Randolph names Pelfrey fifth starter

PORT ST. LUCIE, Fla. -- Mike Pelfrey, hoping to secure the fifth spot in the Mets' rotation, allowed four runs in five innings on Sunday against the Astros. The young right-hander felt disappointed, but shortly after the game, his mood brightened markedly when manager Willie Randolph told him that he has made the starting rotation.

Randolph invited Pelfrey into his office, broke the news, then shook his hand.

"He's matured," Randolph said. "He's learned a lot from last spring. He's got good stuff, but he's worked hard.
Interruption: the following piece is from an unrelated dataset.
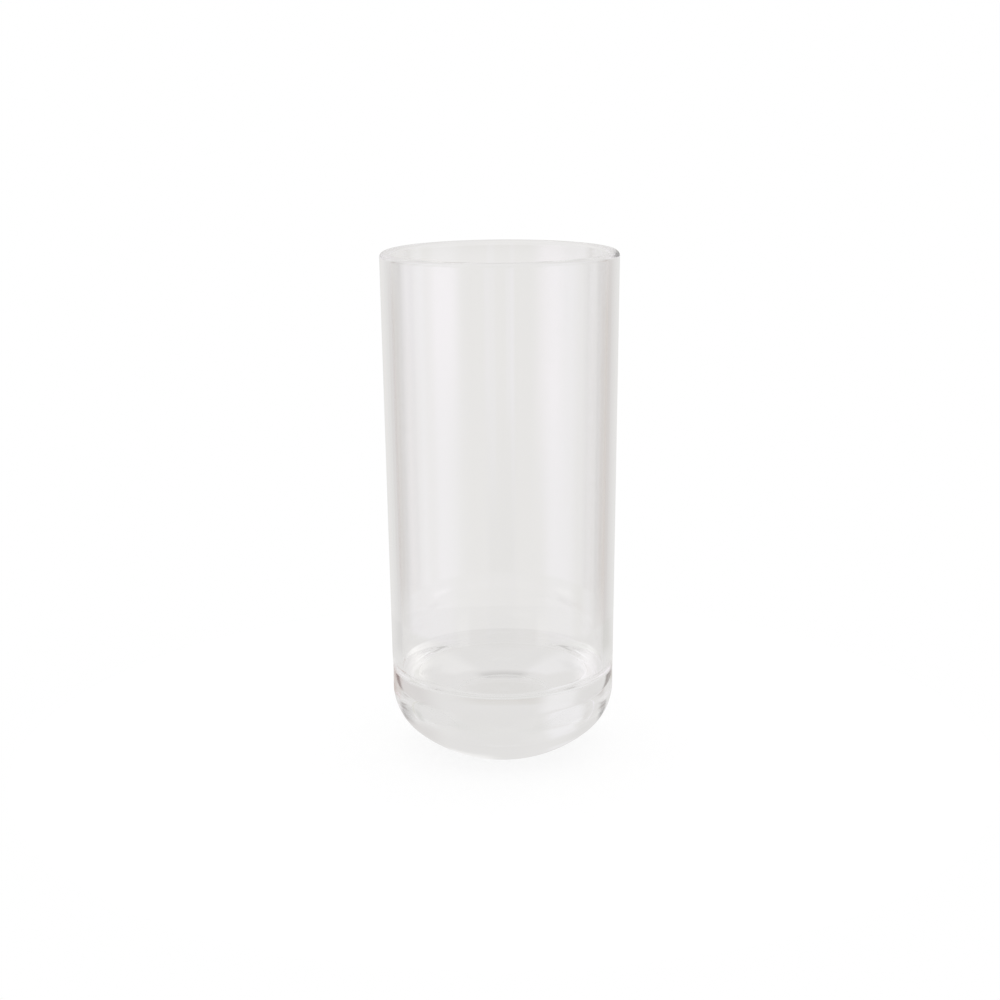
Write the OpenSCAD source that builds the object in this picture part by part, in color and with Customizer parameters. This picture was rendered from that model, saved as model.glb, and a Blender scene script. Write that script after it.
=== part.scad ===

He's still a work in progress, like a lot of our young players, but I feel like he can help us."

Randolph also said that Tom Glavine, Orlando Hernandez, Oliver Perez and John Maine would be the team's other starters to open the season. No order has been established.

Pelfrey said he had no real pangs on Sunday that he might have blown this opportunity, despite the forgettable performance against the Astros.

"It didn't go as well as I'd like," he said after giving up six hits and a walk on 84 pitches. "I still feel like I'm getting better. I still feel like I made some progress."

Pelfrey was particularly upset about a changeup he threw to former Yankee Mike Lamb in the third inning with two runners on. The pitch stayed high, and Lamb drove it to right-center for two runs.

"That is something to learn from," Pelfrey said. "I didn't execute. I know there will be days like this where you want to take back two or three pitches."

The competition for the fifth spot had been thinning out before Sunday, with Phil Humber demoted, Chan Ho Park charted for bullpen work and Aaron Sele likely facing a similar fate.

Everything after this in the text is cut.